Berger could choose other systems to lead


It was the calm before the storm last week in Baltimore County schools. Superintendent Stuart Berger was out of town while the media and talk show hosts, long since referring to Dr. Berger as "embattled," speculated about his future.

The school board's annual evaluation of the superintendent is in the works (though slightly delayed), and three school board members need to be appointed by Gov. Parris N. Glendening.

All of which leads to much excitement on the "Berger Watch." Has he already been given his marching orders? Will Nancy S. Grasmick, state school superintendent, return to her native Baltimore County to succeed him?

Dr. Berger isn't saying, but the bet here is that Dr. Berger, smarter than the average bear, will wait until he knows for sure that he lacks the support to earn a second four-year term. (His first term expires in a year.)

If that happens, he'll announce his retirement.

And if he wants to be, he'll be hired immediately as school chief in another urban or large suburban school system.

Why? Because a firing and a negative report card from his board will have little to do with Dr. Berger's future. They might even help.

There's a severe shortage of superintendents willing to take on the monumental task of running urban schools.

Unlike his predecessor, Robert Y. Dubel, Dr. Berger won't retire after a long, distinguished career in one system. He's the classic kamikaze superintendent.

He'll have plenty of opportunities. New York is open again. The city has lost four recent superintendents who have, as the New Yorker put it this month, "in reverse order, quit, been sent packing by a vote of the Board of Education, filled in as a temp and died after little more than a year in office."
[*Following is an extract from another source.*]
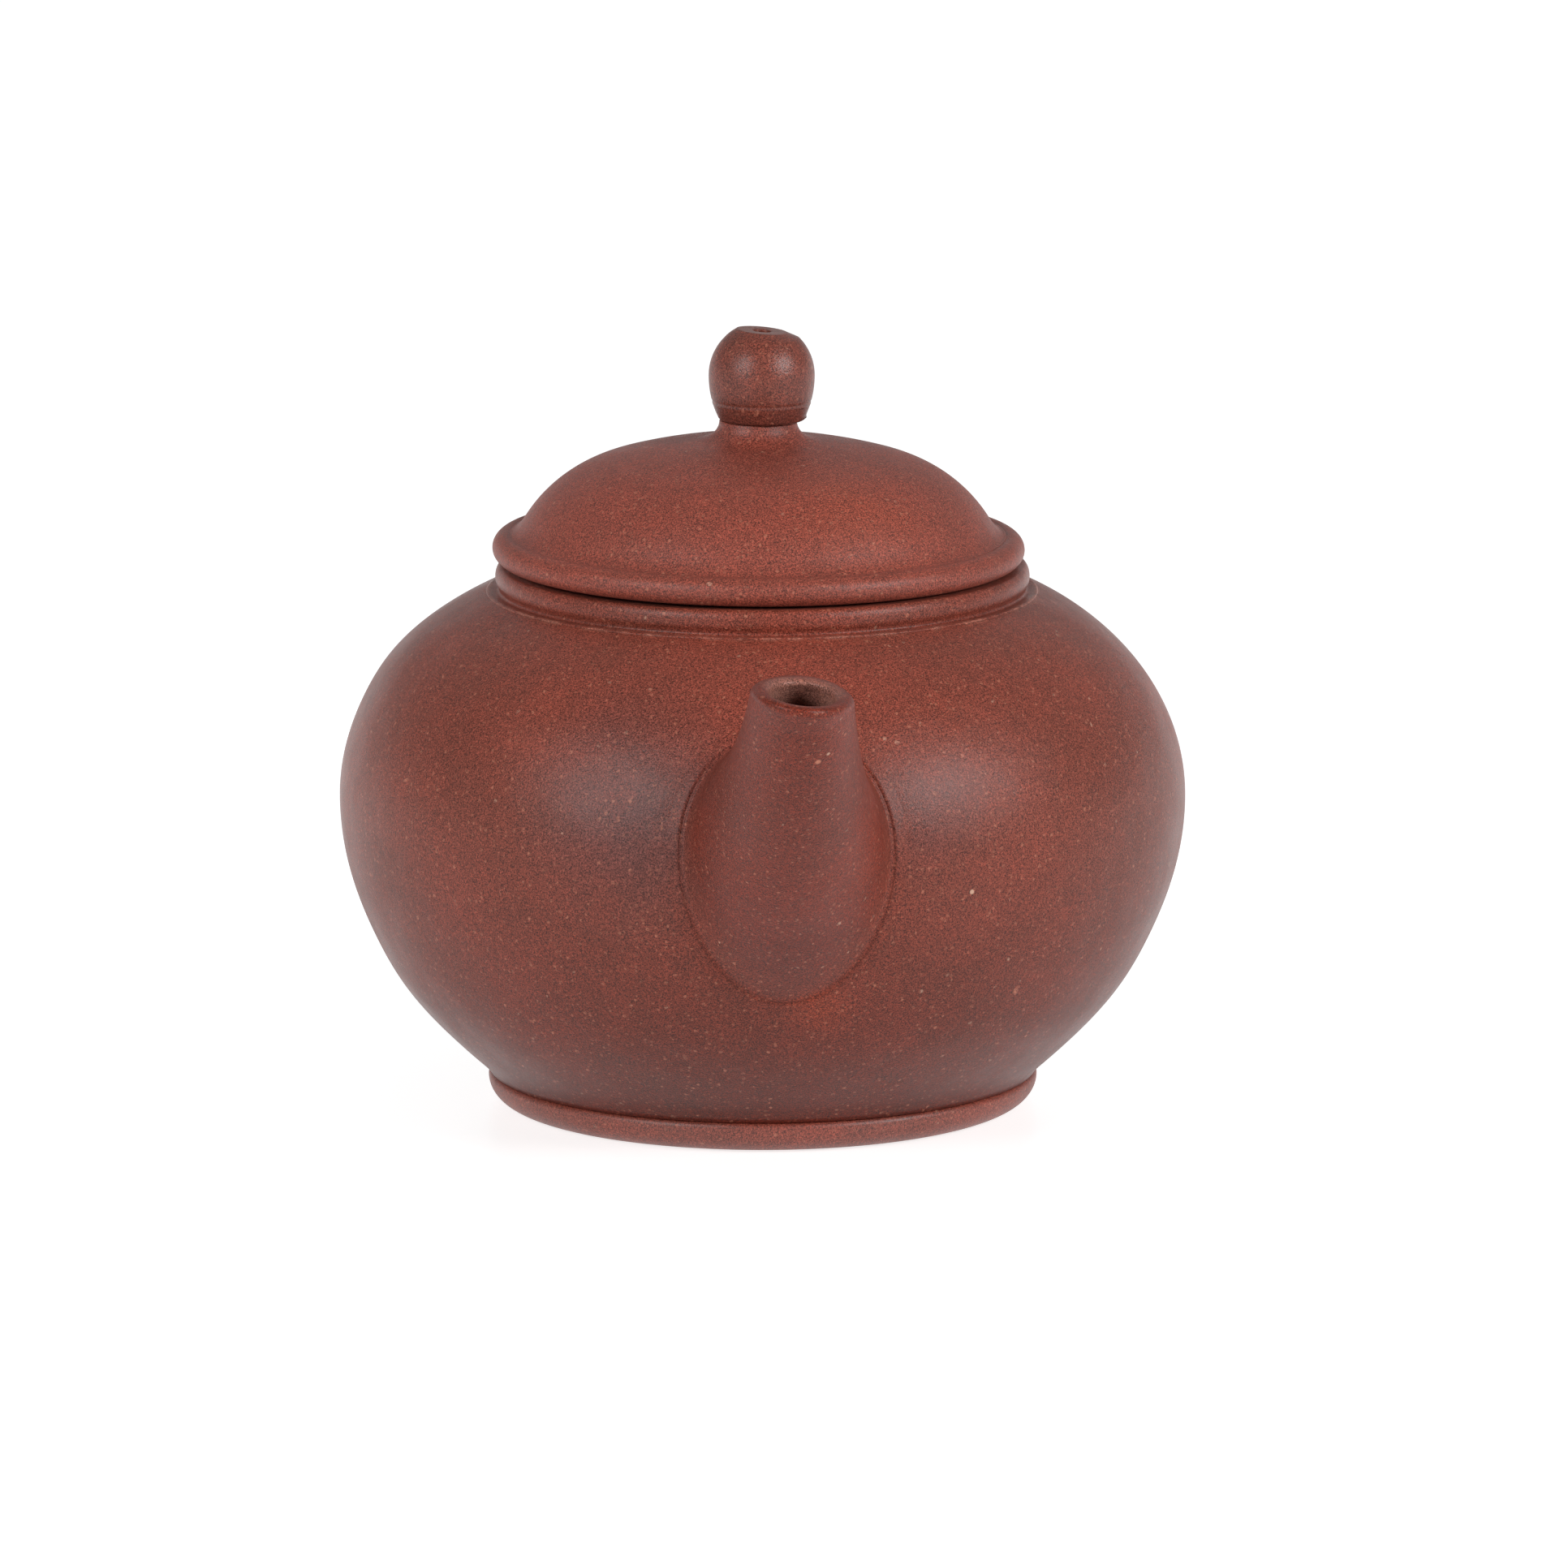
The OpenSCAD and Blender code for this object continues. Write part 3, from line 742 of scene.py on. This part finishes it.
def make_spout(material):
    """The spout: its skin from the root's scribed line to a rounded lip, and the bore and channel inside."""
    angle = np.linspace(0, 2 * math.pi, SPOUT_COLUMNS, endpoint=False)
    values = np.linspace(0, 1.35, 271)

    def tube(wall, least):
        """The spout's sections less a wall, no smaller than the least half size."""
        return np.array([
            section_points(spout_mid(t), spout_along(t), *(max(h - wall, least) for h in spout_half(t)), angle)
            for t in values])

    def at(surface, t):
        return rows_at(surface, values, t)

    skin, inner = tube(0, 0), tube(SPOUT_WALL, BORE_R)
    root_t = passing(body_gap(skin)[0], values)
    # The mouth is cut a little forward, and by hand: lower on the +X side, with a soft wave.
    plane_mid = MOUTH - 0.05 * BORE_AXIS
    tilt, side_slope = math.radians(MOUTH_TILT), 0.12
    normal = np.array([side_slope, -math.sin(tilt), math.cos(tilt)])
    # The bore opens out a little just inside the mouth.
    flare_w, flare_h = 0.38, 2.0
    flare = flare_w * np.clip(1 + ((inner - plane_mid) @ normal) / flare_h, 0, 1) ** 2
    inner_mid = inner.mean(axis=1, keepdims=True)
    inner = inner + flare[..., None] * (inner - inner_mid) / BORE_R

    def cut(surface, drop):
        """The row value at which each column of a surface reaches the mouth's plane, less a drop."""
        return passing((surface - plane_mid) @ normal + drop, values)

    wave = 0.06 * np.sin(2 * angle + 0.6) + 0.04 * np.sin(3 * angle + 2)
    lip_out, lip_in = 0.9, 0.65
    top_out, top_in = cut(skin, lip_out + wave), cut(inner, lip_in + wave)
    outer_edge, inner_edge = at(skin, top_out), at(inner, top_in)
    crest = 0.5 * (at(skin, cut(skin, wave)) + at(inner, cut(inner, wave)))

    fillet = 0.05
    depth = [0.75 + 0.5 * noise.noise(Vector((math.cos(a) * 2, math.sin(a) * 2, 4))) for a in angle]
    depth = np.clip(depth, 0.25, 1)
    rows = root_rows(at(skin, root_t + fillet), at(skin, root_t),
                     reach_out=0.22, edge_h=0.15, lip_h=0.11, depth=depth)[::-1]
    for s in np.linspace(0, 1, 100):
        rows.append(at(skin, root_t + fillet + s * (top_out - root_t - fillet)))
    # An elliptic roll over the lip from the outer edge through the crest to the bore's edge.
    for a in np.radians(np.linspace(12, 168, 14)):
        w = 0.5 - 0.5 * math.cos(a)
        flat = outer_edge * (1 - w) + inner_edge * w
        rows.append(flat + (crest - 0.5 * (outer_edge + inner_edge)) * math.sin(a))
    inner_root = passing(body_gap(inner)[0], values)
    for s in np.linspace(0, 1, 50):
        rows.append(at(inner, top_in + s * (inner_root - 0.03 - top_in)))
    piece = build_mesh("spout_skin", hand_made(np.array(rows)), "pot", material, closed=True)
    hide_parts("spout")


HANDLE_COLUMNS = 96
HANDLE_TOP_W = 4.3     # half the loop's width at its upper end and at its lower end
HANDLE_LOW_W = 2.9
HANDLE_FLAT = 0.82     # the section's depth as a share of its width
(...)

The most recent school chief, Ramon C. Cortines, scrawled "No regrets!" at the bottom of his resignation letter. The New Yorker suggested that maybe the city needs "the sort of unsinkable character who scoffs at the idea of the impossible." That description more closely fits Walter G. Amprey, Dr. Berger's counterpart in Baltimore City, than it does Dr. Berger. Dr. Amprey has been on New York City's "short list" before; a safe bet would be that he'll be on it again by the end of the summer.

(It often helps to be on someone else's short list and to have it known where you're currently employed. A year ago, once it became known he was a candidate in New York, Dr. Amprey got a big raise and a contract renewal through 1998. The superintendent knows full well that if he survives that long, it will be something of a miracle.)

Detroit's superintendency may be open soon. The job has beat down a succession of superintendents who have fallen victim to virulent politics. The most recent Detroit chief, David Snead, is already in trouble; he's trying to expand the central bureaucracy.

Then there's Philadelphia, to which David Hornbeck, another kamikaze, traveled from Baltimore last year full of ambitious plans to rescue another failing urban system. He told people here before he left that he knew his time was short, that his reform ideas would meet the buzz saw quickly. In effect, he had to strike before the entrenched interests in the City of Brotherly Love knew what was happening.

Right on cue, his reform plans are under heavy fire from established forces in Philadelphia, not to mention a state judge.

There are numerous reasons why running an urban or big suburban district is so tough. One of them is that politicians and others expect short-term miracles. But if big-city school systems are to be turned around -- none has been yet, and all are in trouble -- it will probably take a decade or more. No city superintendent who is a reformer has such luxury.

Other reasons are not so obvious. Superintendents and most school boards are expected to be politically neutral. But this means that when they stir up major constituencies -- as Stuart Berger has done in Baltimore County -- they can't rely on solid political support.

Kamikaze superintendents are more numerous these days, but they have appeared from time to time in the family trees of city schools.

Twenty-one years ago, Mayor William Donald Schaefer fired Superintendent Roland N. Patterson, who had come from Seattle with ambitious reform plans that upset much of the Baltimore establishment. To do the deed, Mr. Schaefer appointed what amounted to a kamikaze school board president -- the late Norman Ramsey -- who resigned from the post as soon as the superintendent was gone.